Die Situation der Temiar in Kelantan und der Jakun um den See Tasik Chini ist nur ein Beispiel für die Situation der Orang Asli in ganz Malaysia. Derzeit laufen mehr als tausend Gerichtsprozesse um Landrechtsfragen. Die Regierungen der Bundesstaaten und große Palmölproduzenten ziehen diese Prozesse oft künstlich in die Länge und bauen in der Zwischenzeit weiter Palmen in Monokultur an. Die Orang Asli haben nicht die finanziellen Mittel und die Unterstützung, um sie aufzuhalten.

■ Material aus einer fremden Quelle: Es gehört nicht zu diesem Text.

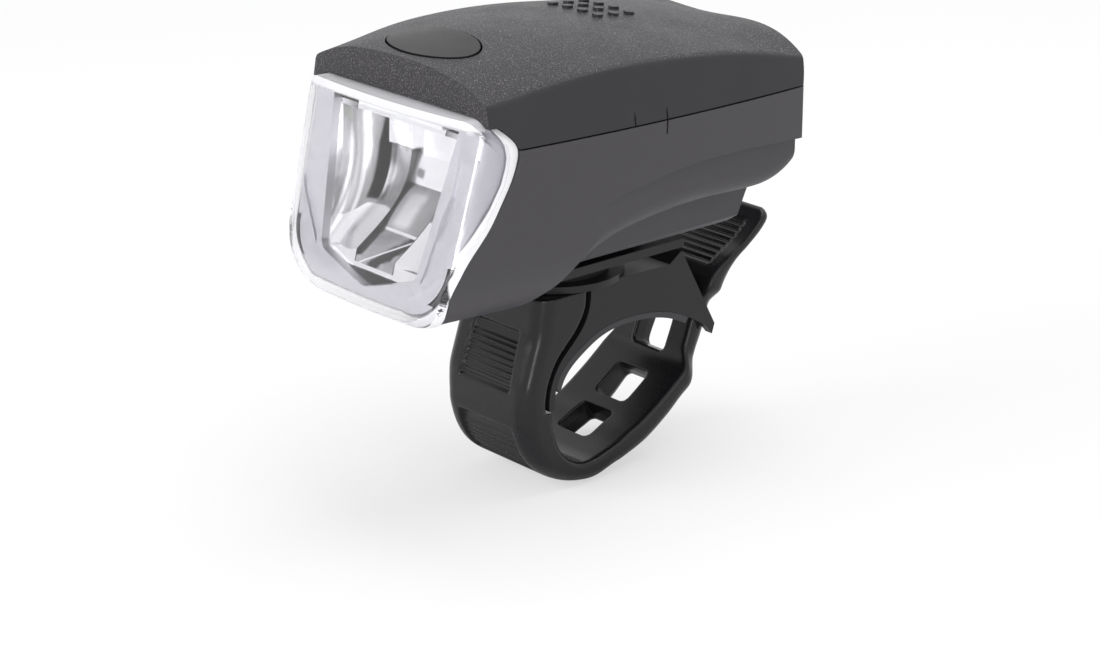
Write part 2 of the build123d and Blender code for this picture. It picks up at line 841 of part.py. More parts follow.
# Outlines around the handlebar as (y, z) shares of the saddle's crown height
# Underside of the saddle, rear toe to front leg, the leg's front and the rear channel's floor
saddle_under_shares = [
    (0.8967, 0.6413), (0.7880, 0.7500), (0.6250, 0.8478), (0.4674, 0.9239), (0.2826, 0.9755),
    (0.0815, 1.0000), (-0.1440, 1.0000), (-0.3533, 0.9565), (-0.5435, 0.8641), (-0.6902, 0.7609),
    (-0.7880, 0.5924), (-0.8043, 0.4185),
]
leg_front_shares = [
    (-0.8587, 0.4185), (-0.8424, 0.6087), (-0.7391, 0.8043), (-0.5978, 0.9402), (-0.4728, 1.1033),
    (-0.4348, 1.2446), (-0.4348, 1.3587),
]
saddle_rear_shares = [
    (0.4076, 1.3424), (0.5380, 1.4293), (0.9239, 0.7255),
]
channel_floor_shares = [
    (0.6739, 0.5435), (0.7120, 0.6522), (0.8750, 1.1359), (1.0870, 1.2826), (2.1739, 1.2826),
    (2.1739, 0.5435),
]
tongue_shares = [
    (-0.4076, 1.0543), (-0.7065, 1.0543), (-0.7391, 1.1630), (-0.7065, 1.2717), (-0.4076, 1.2717),
]


def ring_points(shares):
    """Points around the handlebar from shares of the saddle's crown height."""
    return [(y * saddle_crown, z * saddle_crown) for y, z in shares]


saddle_under = ring_points(saddle_under_shares)
leg_front = ring_points(leg_front_shares)


def make_bracket_saddle():
    top = Polyline(leg_front[-1], *ring_points(saddle_rear_shares), saddle_under[0])
    tip = Line(saddle_under[-1], leg_front[0])
    body = smooth_prism([top, Spline(*saddle_under), tip, Spline(*leg_front)], bracket_half)
    flange = (bracket_top - flange_height / 2, bracket_top + flange_height / 2)
    body = body + rod_z(flange_radius, flange, 0, swivel_y)
    body = body + rod_z(boss_radius, (bracket_top, boss_top), 0, swivel_y)
    body = body - side_prism(ring_points(channel_floor_shares), bracket_half - cheek)
    body = body + block((-peg_half, peg_half), (peg_root, peg_tip), (peg_bottom, peg_top))
    body = body + side_prism(ring_points(tongue_shares), tongue_half)
    bore_low = plate_top + pivot_seat - pivot_length
    body = body - rod_z(pivot_radius, (bore_low, boss_top + wall), 0, swivel_y)
    return single(body - rod_x(pin_radius, overrun, pin_y, pin_z))


def make_saddle_liner():
    """The rubber layer under the saddle that lies on the handlebar."""
    outer = saddle_under[2:-1]
    inner = [(y * (1 - liner_thickness / bar_radius), z - liner_thickness) for y, z in outer]
    outer = [(y * (1 - screw_slack / bar_radius), z - screw_slack) for y, z in outer]
    inner.reverse()
    outline = [Spline(*outer), Line(outer[-1], inner[0]), Spline(*inner), Line(inner[-1], outer[0])]
    return smooth_prism(outline, bracket_half)


def make_strap_pin():
    return rod_x(pin_radius, pin_length, pin_y, pin_z)


# The strap's outer and inner lines, from its root over the band to its tail, in the same shares
root_outer_shares = [
    (-0.9239, 1.3533), (-0.9620, 1.0462), (-1.0489, 0.7853), (-1.0978, 0.6250), (-1.1087, 0.4565),
    (-1.1005, 0.2935), (-1.0435, 0.1033), (-0.8913, -0.0870), (-0.6413, -0.2500), (-0.3342, -0.3071),
]
root_inner_shares = [
    (-0.3342, -0.1060), (-0.4891, -0.1141), (-0.6739, -0.0109), (-0.7826, 0.1739), (-0.8098, 0.3913),
]
leg_clear_shares = [
    (-0.8750, 0.4022), (-0.8614, 0.6087), (-0.7609, 0.8152), (-0.6141, 0.9565), (-0.4891, 1.1087),
    (-0.4511, 1.2446), (-0.4511, 1.3533),
]
tongue_clear_shares = [
    (-0.3804, 1.0380), (-0.7174, 1.0380), (-0.7554, 1.1630), (-0.7174, 1.2880), (-0.3804, 1.2880),
]
band_outer_shares = [
    (-0.3179, -0.3071), (-0.1739, -0.2663), (-0.0326, -0.2337), (0.2174, -0.1467), (0.4565, 0.0000),
    (0.6033, 0.1250), (0.7511, 0.2130),
]
band_inner_shares = [
    (0.6234, 0.4033), (0.3533, 0.2011), (0.1087, 0.0516), (-0.1359, -0.0522), (-0.3179, -0.1033),
]
tail_outer_shares = [
    (0.7652, 0.2217), (0.8533, 0.3913), (0.9402, 0.6196), (1.0326, 0.8967), (1.1114, 1.0543),
    (1.2011, 1.1902), (1.3370, 1.2935), (1.5000, 1.4130), (1.5598, 1.5000), (1.5543, 1.5489),
]
tail_inner_shares = [
    (1.5163, 1.5707), (1.4674, 1.5543), (1.3696, 1.4402), (1.2337, 1.3288), (1.1141, 1.2663),
    (0.8995, 1.1304), (0.7337, 0.6467), (0.6375, 0.4120),
]
# Windows: place of the middle on the inner line, lean in degrees, share of the window length
band_window_shares = [(0.0217, -0.0190, -66, 1.00), (0.4457, 0.2527, -52, 1.00)]
tail_window_shares = [(0.7772, 0.5815, -18, 0.80), (0.8886, 0.9592, -18, 1.00)]


def cut_windows(body, window_shares):
    """Cuts the windows through a stretch of the strap."""
    for y, z, lean, share in window_shares:
        tool = Box(2 * window_half, strap_half, share * window_length)
        body = body - Pos(0, y * saddle_crown, z * saddle_crown) * Rot(lean, 0, 0) * tool
    return body


def make_strap_root():
    outer = ring_points(root_outer_shares)
    inner = ring_points(root_inner_shares)
    leg = ring_points(leg_clear_shares)
    outline = [Spline(*outer), Line(outer[-1], inner[0]), Spline(*inner), Line(inner[-1], leg[0]),
               Spline(*leg), Line(leg[-1], outer[0])]
    body = smooth_prism(outline, strap_half)
    body = body - side_prism(ring_points(tongue_clear_shares), tongue_half + clearance)
    body = body - rod_z(flange_radius + clearance, (bracket_top - flange_height, overrun), 0, swivel_y)
    return single(body - rod_x(pin_radius, overrun, pin_y, pin_z))


def make_strap_band():
    outer = ring_points(band_outer_shares)
    inner = ring_points(band_inner_shares)
    outline = [Spline(*outer), Line(outer[-1], inner[0]), Spline(*inner), Line(inner[-1], outer[0])]
    return single(cut_windows(smooth_prism(outline, strap_half), band_window_shares))


def make_strap_tail():
    outer = ring_points(tail_outer_shares)
    inner = ring_points(tail_inner_shares)
    outline = [Spline(*outer), Line(outer[-1], inner[0]), Spline(*inner[0:5]), Polyline(*inner[4:]),
               Line(inner[-1], outer[0])]
    body = smooth_prism(outline, strap_half)
    for side in (-1, 1):
        reach = sorted((side * strap_narrow_half, side * overrun))
        body = body - block(reach, (0, overrun), (narrow_low, narrow_high))
    return single(cut_windows(body, tail_window_shares))


def save(node, shape):
    """Writes one piece under its node's name."""
    export_step(shape, "parts/" + node + ".step")


os.makedirs("parts", exist_ok=True)
save("lower_housing", make_lower_housing())
save("lens_cover", make_lens_cover())
save("lens_gasket", make_lens_gasket())
save("bezel", make_bezel())
save("reflector", make_reflector())
save("led_emitter", make_led_emitter())
save("led_board", make_led_board())
save("heat_sink", make_heat_sink())
save("battery_tray", make_battery_tray())
save("main_board", make_main_board())
save("housing_screws", make_housing_screws())
for number, place in enumerate(cell_places()):
    save("battery_cell_" + str(number + 1), make_battery_cell(place))
save("front_contacts", make_front_contacts())
save("rear_springs", make_rear_springs())
save("top_cover", make_top_cover())
save("button_membrane", make_button_membrane())
save("switch_board", make_switch_board())
save("tact_switch", make_tact_switch())
save("power_button", make_power_button())
save("rail_plate", make_rail_plate())
save("swivel_washer", make_swivel_washer())
save("swivel_screw", make_swivel_screw())
save("bracket_saddle", make_bracket_saddle())
save("saddle_liner", make_saddle_liner())
save("strap_pin", make_strap_pin())
save("strap_root", make_strap_root())
save("strap_band", make_strap_band())
save("strap_tail", make_strap_tail())
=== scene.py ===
import math

import bmesh
import bpy
from mathutils import Matrix, Vector


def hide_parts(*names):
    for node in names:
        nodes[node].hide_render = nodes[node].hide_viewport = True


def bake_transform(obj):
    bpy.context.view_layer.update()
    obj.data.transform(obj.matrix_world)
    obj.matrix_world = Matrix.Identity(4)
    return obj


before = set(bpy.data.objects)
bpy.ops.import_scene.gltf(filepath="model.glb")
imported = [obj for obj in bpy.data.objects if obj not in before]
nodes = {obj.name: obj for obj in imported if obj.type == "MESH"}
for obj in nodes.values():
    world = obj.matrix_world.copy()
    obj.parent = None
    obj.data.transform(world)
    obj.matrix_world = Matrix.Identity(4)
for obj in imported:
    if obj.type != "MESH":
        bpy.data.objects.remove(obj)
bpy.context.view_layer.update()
MM = 0.001
WHITE = (1.0, 1.0, 1.0, 1.0)


# Shader helpers
def new_material(name):
    """An empty node material with its output, as (material, tree, output)."""
    material = bpy.data.materials.new(name)
    material.use_nodes = True
    tree = material.node_tree
    tree.nodes.clear()
    output = tree.nodes.new("ShaderNodeOutputMaterial")
    return material, tree, output


def grain(tree, place, size, detail=2.0):
    """Noise over a place, with grains about so many millimetres across."""
    node = tree.nodes.new("ShaderNodeTexNoise")
    node.inputs["Scale"].default_value = 1.0 / (size * MM)
    node.inputs["Detail"].default_value = detail
    tree.links.new(place, node.inputs["Vector"])
    return node.outputs["Fac"]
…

Nachhaltige Zertifizierung von Palmöl

2004 wurde der „Runde Tisch für nachhaltiges Palmöl“ (RSPO) auf Initiative der Umweltorganisation WWF gegründet, um den Anbau von Ölpalmen nachhaltiger zu gestalten. Die Mitglieder sind Unternehmen der Palmöl-Wertschöpfungskette sowie Nichtregierungsorganisationen. Der RSPO stellte Kriterien für ein Zertifikat zusammen, um das sich Unternehmen freiwillig bewerben können, um Transparenz und Verantwortung für die Umwelt und den betroffenen Menschen gegenüber zu zeigen. Bisher sind zwölf Prozent der weltweiten Palmölproduktion RSPO-zertifiziert. Viele Nichtregierungsorganisationen zweifeln jedoch an der Nachhaltigkeit und Wirksamkeit des Zertifikats: Die Kriterien seien zu vage und böten viele Schlupflöcher, die Sanktionen seien schwach und wenig wirkungsvoll. Manche Unternehmen würden mit ihrer RSPO-Mitgliedschaft werben, ohne ein einziges Zertifikat zu besitzen. Auf der anderen Seite kommt auch viel Kritik von Palmöl-Produzenten: Das Zertifikat sei zu kostspielig und die Einhaltung der Kriterien nicht finanzierbar. Malaysia und Indonesien, die gemeinsam 80 Prozent der weltweiten Produktion an Palmöl tragen, arbeiten deshalb jeweils an der Erstellung eigener Zertifikate.